Developers took the City of Greater Bendigo to the tribunal because of council opposition to their permit application.
The developers argued that the site was a good place for a service station and second shop front for a business still to be determined.
They said it was at the corner of two arterial roads with links both to Bendigo's hospital precinct and its north-western suburbs.
The site is zoned for commercial use and a range of Victorian government policies support businesses like it in the area, developers had said.
"They say the proposal will provide a viable service for the needs of both local residents and workers who either work locally in the health precinct or commute between the Bendigo CBD and the outer residential areas to the north," Mr Harty said.
He said that while the argument "appears logical", specific council policies for the area because it connects the city centre to the hospital precinct.
The council's policies include pushes for more inner city living and businesses that support that.

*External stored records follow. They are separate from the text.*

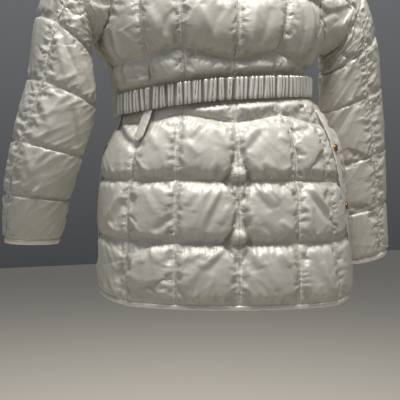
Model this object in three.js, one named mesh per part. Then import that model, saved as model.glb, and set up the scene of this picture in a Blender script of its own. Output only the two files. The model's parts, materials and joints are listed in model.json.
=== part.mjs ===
// Belted down jacket with side vents, filled out as it hangs, with nobody in it.
// Millimetres, +Z up. The origin is in the middle of the neck opening, level with the nape, where the
// wearer's neck and shoulders carry the jacket. The fronts face -Y, the back +Y, the wearer's left +X.
//
// The body is one smooth surface, surface(t, h). t is the angle round the body in degrees: 0 at the
// centre back, +90 at the wearer's left side, -90 at the right side and 180 at the centre front. h is
// the height at the centre back. Every panel is a wall between two seams of that surface: both cloth
// layers meet along its edges and its quilt lines, and down swells it between them.
import * as THREE from 'three';

// ---------------------------------------------------------------- driving sizes
const SEAM_GAP = 0.3;         // between two pieces that are sewn to each other
const FRONT_GAP = 1.2;        // between the two fronts, under the placket
const SEWN = 2.0;             // both cloth layers and the seam allowance, where they are stitched
const SWELL_OUT = 13;         // how far the middle of a baffle stands out of the body surface
const SWELL_IN = 5;           // and how far its lining side stands into the body
const SQUARENESS = 2.2;       // 2 is an ellipse; more is flatter across the back and the fronts

const HEM_LINE = -750;        // last quilt line, where the hem binding starts
const HEM_EDGE = -760;        // lower edge of the hem binding
const BINDING = 4.4;          // thickness of a binding round the sewn edge
const SHOULDER = -82;         // h of the section that passes over both shoulder tips
const UNDERARM = -258;        // h of the lowest point of an armhole
const ARMHOLE_REACH = 26;     // degrees from an armhole's middle to its back or front edge

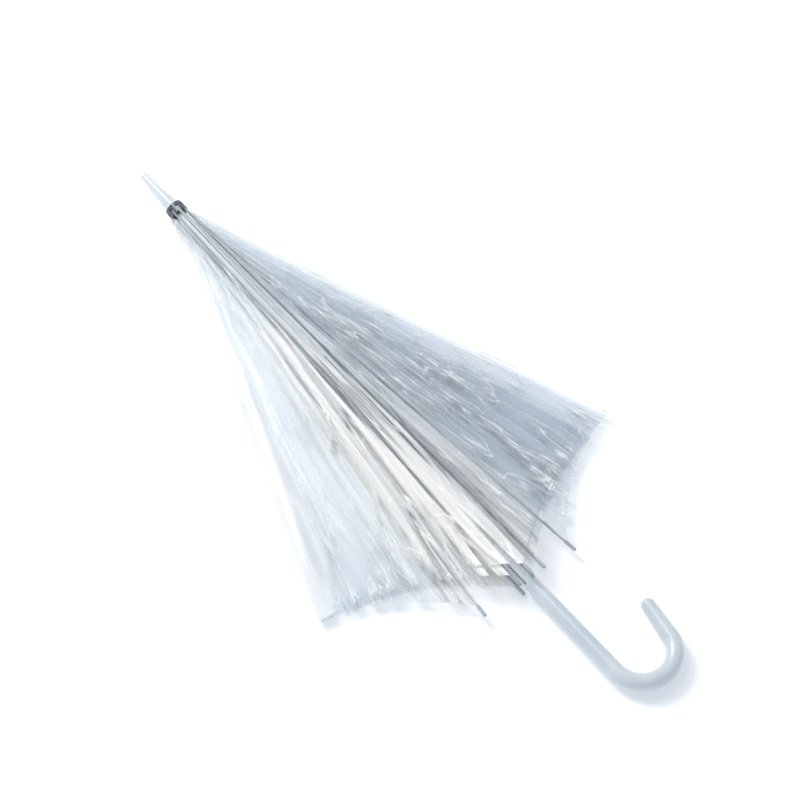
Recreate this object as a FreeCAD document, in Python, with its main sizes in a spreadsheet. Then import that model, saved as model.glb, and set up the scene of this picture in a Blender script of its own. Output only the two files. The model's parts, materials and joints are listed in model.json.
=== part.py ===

Those policies include ideas to make Bridge Street into a "main street" that supports people living and working nearby.
The council told VCAT that a service station would be an underdevelopment of the site and would not set a benchmark for any other developers eyeing the area.
Service station developers countered that Bendigo's inner city living market was immature and that nearby sites would make more sense for apartments in the future.
They said the site was so close to the city centre that it was unlikely to attract big commercial or office builds, so smaller developments like the service station were more likely.
Mr Harty disagreed, pointing to council policies that could drive up the number of pedestrians on Bridge Street.
Any concerns about the apartment market being immature should not deter developers given how close the site was to the hospital and the council's hopes for Bridge Street's future, he said.